EXERCISE TASK => Examine each line of the data. Copy those that contain the string "scene".

SUPPLIED MATERIAL =>
BEGIN

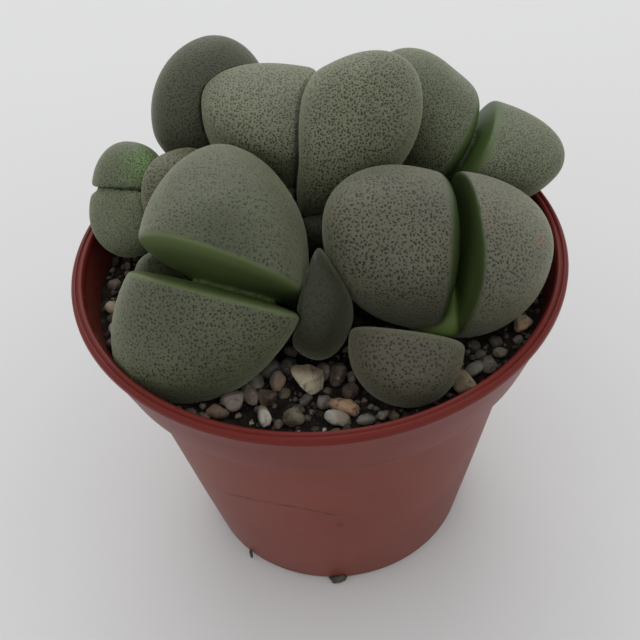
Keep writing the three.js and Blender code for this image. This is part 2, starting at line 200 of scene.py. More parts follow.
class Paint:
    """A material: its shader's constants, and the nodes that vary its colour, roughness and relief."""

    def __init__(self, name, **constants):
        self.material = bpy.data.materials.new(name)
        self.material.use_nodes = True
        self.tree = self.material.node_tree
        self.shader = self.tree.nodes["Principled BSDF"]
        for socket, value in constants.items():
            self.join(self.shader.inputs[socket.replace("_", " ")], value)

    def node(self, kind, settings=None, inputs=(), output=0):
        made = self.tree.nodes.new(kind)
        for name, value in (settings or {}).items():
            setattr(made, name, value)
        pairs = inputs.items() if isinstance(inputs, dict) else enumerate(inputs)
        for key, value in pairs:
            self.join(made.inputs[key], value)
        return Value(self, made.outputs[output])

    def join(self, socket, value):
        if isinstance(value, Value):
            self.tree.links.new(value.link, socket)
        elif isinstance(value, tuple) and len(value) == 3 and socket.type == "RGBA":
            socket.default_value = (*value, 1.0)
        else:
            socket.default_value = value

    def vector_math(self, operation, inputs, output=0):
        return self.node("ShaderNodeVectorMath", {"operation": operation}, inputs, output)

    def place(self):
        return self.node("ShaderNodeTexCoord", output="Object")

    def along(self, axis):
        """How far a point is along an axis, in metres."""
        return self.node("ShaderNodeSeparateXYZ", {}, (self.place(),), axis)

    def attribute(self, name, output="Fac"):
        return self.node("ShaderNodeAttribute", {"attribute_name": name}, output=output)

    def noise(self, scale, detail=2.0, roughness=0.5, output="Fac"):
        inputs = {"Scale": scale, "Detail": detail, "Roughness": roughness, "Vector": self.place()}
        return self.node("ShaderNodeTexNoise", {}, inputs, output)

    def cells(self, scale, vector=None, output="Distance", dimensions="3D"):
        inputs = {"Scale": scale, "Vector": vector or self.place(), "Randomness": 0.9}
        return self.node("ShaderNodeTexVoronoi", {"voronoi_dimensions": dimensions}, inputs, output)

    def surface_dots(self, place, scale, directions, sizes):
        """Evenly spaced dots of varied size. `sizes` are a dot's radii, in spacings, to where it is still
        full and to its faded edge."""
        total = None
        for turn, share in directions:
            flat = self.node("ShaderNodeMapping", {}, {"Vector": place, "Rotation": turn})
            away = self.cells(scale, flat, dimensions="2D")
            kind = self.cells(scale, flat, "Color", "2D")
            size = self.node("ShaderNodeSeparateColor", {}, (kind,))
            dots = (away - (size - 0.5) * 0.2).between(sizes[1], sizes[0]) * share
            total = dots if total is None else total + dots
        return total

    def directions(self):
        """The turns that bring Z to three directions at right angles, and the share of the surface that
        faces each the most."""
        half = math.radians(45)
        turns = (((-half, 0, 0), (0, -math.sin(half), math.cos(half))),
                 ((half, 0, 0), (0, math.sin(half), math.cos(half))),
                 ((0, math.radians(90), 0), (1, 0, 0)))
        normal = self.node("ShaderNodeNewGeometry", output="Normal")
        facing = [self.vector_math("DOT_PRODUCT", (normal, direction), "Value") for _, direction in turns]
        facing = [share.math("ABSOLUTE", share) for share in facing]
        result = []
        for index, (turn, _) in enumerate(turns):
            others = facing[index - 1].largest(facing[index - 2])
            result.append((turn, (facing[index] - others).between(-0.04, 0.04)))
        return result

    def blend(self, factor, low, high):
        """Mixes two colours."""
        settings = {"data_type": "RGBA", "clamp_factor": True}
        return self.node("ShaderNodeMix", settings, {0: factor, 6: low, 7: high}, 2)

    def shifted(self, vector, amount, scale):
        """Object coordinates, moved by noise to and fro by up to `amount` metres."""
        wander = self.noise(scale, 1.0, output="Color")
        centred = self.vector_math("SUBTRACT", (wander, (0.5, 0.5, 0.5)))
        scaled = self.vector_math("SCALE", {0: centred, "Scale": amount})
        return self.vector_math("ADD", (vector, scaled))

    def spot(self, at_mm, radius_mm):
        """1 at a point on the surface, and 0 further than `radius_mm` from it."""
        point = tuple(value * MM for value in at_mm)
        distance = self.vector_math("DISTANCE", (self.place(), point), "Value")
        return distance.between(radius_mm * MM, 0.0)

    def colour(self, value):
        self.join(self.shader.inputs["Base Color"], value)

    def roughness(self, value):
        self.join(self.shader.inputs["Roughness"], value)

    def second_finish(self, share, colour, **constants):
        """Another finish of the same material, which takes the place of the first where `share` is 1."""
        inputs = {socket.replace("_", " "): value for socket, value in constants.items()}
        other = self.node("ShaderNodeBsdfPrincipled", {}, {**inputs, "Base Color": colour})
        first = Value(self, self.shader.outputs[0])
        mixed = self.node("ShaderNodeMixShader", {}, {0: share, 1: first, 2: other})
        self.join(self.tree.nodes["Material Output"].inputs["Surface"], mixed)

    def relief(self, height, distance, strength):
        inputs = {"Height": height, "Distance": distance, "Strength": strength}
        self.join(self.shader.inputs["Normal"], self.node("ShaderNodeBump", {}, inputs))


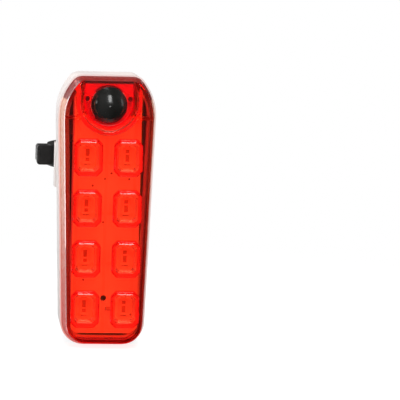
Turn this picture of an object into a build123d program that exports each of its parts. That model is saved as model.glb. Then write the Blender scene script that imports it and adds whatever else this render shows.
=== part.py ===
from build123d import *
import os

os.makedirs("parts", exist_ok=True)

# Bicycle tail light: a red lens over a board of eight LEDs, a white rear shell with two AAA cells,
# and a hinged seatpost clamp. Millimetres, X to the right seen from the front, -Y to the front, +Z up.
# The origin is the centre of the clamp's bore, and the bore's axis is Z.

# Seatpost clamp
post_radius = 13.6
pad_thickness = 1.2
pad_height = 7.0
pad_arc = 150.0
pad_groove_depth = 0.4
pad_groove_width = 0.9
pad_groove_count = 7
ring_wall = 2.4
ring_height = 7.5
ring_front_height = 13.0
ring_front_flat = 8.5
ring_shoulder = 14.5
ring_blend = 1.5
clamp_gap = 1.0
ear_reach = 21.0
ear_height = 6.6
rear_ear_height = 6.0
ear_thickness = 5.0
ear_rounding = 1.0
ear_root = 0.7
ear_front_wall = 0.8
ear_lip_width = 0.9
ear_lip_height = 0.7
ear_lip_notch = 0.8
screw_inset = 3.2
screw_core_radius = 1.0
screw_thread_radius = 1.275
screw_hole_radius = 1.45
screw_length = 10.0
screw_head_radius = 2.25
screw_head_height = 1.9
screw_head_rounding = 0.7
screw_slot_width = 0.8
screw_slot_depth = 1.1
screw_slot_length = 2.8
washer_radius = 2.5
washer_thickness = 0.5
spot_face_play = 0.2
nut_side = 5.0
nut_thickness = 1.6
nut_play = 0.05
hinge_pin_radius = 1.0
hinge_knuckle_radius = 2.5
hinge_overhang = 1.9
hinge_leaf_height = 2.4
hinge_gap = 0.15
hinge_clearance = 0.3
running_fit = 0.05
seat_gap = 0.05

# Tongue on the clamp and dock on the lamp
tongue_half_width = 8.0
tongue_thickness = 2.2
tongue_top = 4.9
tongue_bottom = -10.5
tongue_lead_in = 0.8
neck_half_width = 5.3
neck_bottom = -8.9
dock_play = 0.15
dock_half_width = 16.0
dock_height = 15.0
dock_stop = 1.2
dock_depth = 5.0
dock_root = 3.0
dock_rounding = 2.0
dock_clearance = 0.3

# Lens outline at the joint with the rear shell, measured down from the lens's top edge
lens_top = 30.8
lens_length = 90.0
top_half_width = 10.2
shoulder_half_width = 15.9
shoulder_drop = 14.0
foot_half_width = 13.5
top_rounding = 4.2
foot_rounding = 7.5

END

CORRECT OUTPUT =>
Keep writing the three.js and Blender code for this image. This is part 2, starting at line 200 of scene.py. More parts follow.
Turn this picture of an object into a build123d program that exports each of its parts. That model is saved as model.glb. Then write the Blender scene script that imports it and adds whatever else this render shows.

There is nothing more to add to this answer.